Domain types are the most important part of solving complex problems. If it would help, this is an example of one of my schemas. Each line item below is a table:

  /* Basic supporting types */
  String (yes, all strings in the domain live in 1 table/column)
  Date (same for date[time]s)
  /* Everything below this line is a pure domain type */
  Customer 
  Customer_CellPhone 
  Customer_Name
  CellPhone_PhoneNumber
  CellPhone_WirelessCarrier
  WirelessCarrier
  WirelessCarrier_Name
  PhoneNumber
  PhoneNumber_String
  PhoneNumber_LastModified
  LastModified
  LastModified_Date
  LastModified_User
  User
  User_Name
  Name
  Name_First
  Name_First_String
  Name_First_LastModified
  Name_Middle_String
  Name_Middle_LastModified
  Name_Last_String
  Name_Last_LastModified
  Name_Business_String
  Name_Business_LastModified
  
The above encodes a fairly detailed view of the domain in my opinion. If you look carefully, you will see that Null is not possible here and that complex data types are strictly enforced.
I do this too in some apps. Very near exactly how you show it.

How do you enforce required fields in the data model? By eliminating the possibility of null values, you eliminate the possibility of not-null constraints in the data model. I end up having to enforce these types of (non-complex) constraints outside the relational model. A missing row is not detectable in the same way as a null column value.

This is really interesting; if we hook this up with hasura we can still get some nice graphql endpoints
I can imagine this might end up looking like a triple store fairly quickly. Which is fine if total flexibility is what you want but just moves the modelling problem upwards.

Did (or Do) you have any heuristics, or rules of thumb, for deciding how much to break relationships down into separate entities? I could see getting that wrong could lead to tricky db migrations.

Good comment, though one minor semantic nitpick:

> Make arrays (tables) of things and map between them via relations.

In relational algebra, the "table" is the relation, defining a set of related attributes (column headers) and fields (corresponding column values in each row, or tuple). The mappings between multiple tables/relations are operations. Operations (select, union, etc) take one or more relations as inputs, and return a new relation as the output.

While it does appear that the foreign-key links between tables/relations are the "relations" there, since they seem to define the way different sets of data relate to each other, but the original relation is the set of attributes within each table/relation.

What is your client-facing representation of the model?

How do you manage model changes, from getting new verbal requirements from the client, to communicating your understanding back to them, to tasking it out (user stories?), to schema updates?

Thank you, very good points!
Another saying is that all data relationships become many-to-many over time.
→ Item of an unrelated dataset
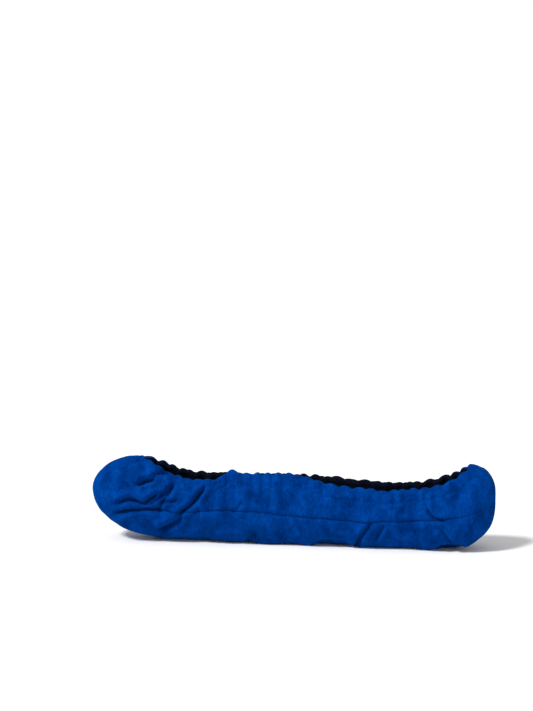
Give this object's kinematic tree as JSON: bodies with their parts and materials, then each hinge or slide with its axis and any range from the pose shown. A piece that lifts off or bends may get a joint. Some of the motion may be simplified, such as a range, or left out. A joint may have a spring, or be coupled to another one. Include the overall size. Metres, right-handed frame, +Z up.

First you think that each customer has a phone number, but then you find that they often have several phone numbers, and some phone numbers will belong to multiple customers, and so on.
This is the most important realization for me.

I am starting to chase a form of normalization even more strict than 6NF. Everything gets a synthetic key, there is no such thing as a domain key anymore. Facts are in tables 2 columns wide, no exceptions. Tuples of id & fact. The only other things I permit are a "root" type and a "relation" type, being 1 and 3 columns respectively.

If someone told me I need to start tracking when a phone number was last modified, or create a new approval loop for that change, I want this to be a concern entirely contained under the phone number tables. Not something that needs to be added to everything that has string column called PhoneNumber.

I strongly believe this degree of normalization to be perfect from a domain modeling perspective. It almost feels stupid to not do it this way looking back at all the unexpected changes we've endured.

SQL is also the perfect tool for putting Humpty Dumpty back together again. You can build views to present your change-proof 6NF+ schema in something the business can consume. I.e. wider tables that make some assumptions. If we get our assumptions wrong on the views, we just iterate so we don't break old SQL. VCustomers2, VCustomers3, etc. The cost of iterating your schema by way of views is negligible compared to fucking with it elsewhere.

> I strongly believe this degree of normalization to be perfect from a domain modeling perspective.

How's performance with several tens if not hundreds of joins in a query?

Performance is just fine for us. It's all about scoping for the right things. You are never looking for the whole schema all at once. No one ever said it had to be running on disk either.
> You are never looking for the whole schema all at once.

Well we have to. Our system exports the data to other systems, which would involve generating a file with all the data (think order or invoice but with 100+ fields). For many of our customers this job is time sensitive.

Besides that we have overview grids (think "all active orders") for our customers, for many of these our customer will want to have 20+ fields visible. Using your method that can be 50-100 joins, and this would be an interactive case so again time sensitive.

That's why I was curious how it scaled.

> No one ever said it had to be running on disk either.

Well our data absolutely has to be persisted to disk on commit, and a stale cache is not tolerable. But apart from that, sure.

Is that anchor modelling?
Very nearly, yes. The biggest distinction is that all keys are synthetic.